Work to complete
Print the whole listing exactly.

Material
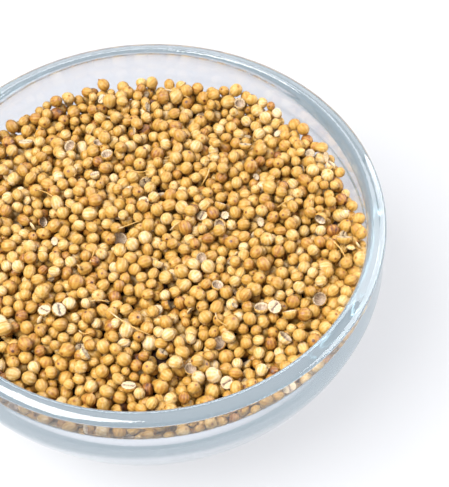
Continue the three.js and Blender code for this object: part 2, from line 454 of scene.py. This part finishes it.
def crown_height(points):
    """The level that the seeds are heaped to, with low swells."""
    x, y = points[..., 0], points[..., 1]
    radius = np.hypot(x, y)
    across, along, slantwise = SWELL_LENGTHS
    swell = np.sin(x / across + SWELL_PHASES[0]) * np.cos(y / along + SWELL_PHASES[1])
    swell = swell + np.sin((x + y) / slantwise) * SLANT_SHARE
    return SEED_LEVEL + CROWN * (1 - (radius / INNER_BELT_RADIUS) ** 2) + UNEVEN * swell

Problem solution
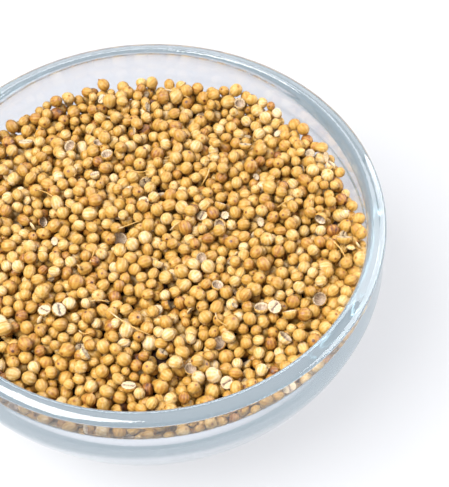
Continue the three.js and Blender code for this object: part 2, from line 454 of scene.py. This part finishes it.
def crown_height(points):
    """The level that the seeds are heaped to, with low swells."""
    x, y = points[..., 0], points[..., 1]
    radius = np.hypot(x, y)
    across, along, slantwise = SWELL_LENGTHS
    swell = np.sin(x / across + SWELL_PHASES[0]) * np.cos(y / along + SWELL_PHASES[1])
    swell = swell + np.sin((x + y) / slantwise) * SLANT_SHARE
    return SEED_LEVEL + CROWN * (1 - (radius / INNER_BELT_RADIUS) ** 2) + UNEVEN * swell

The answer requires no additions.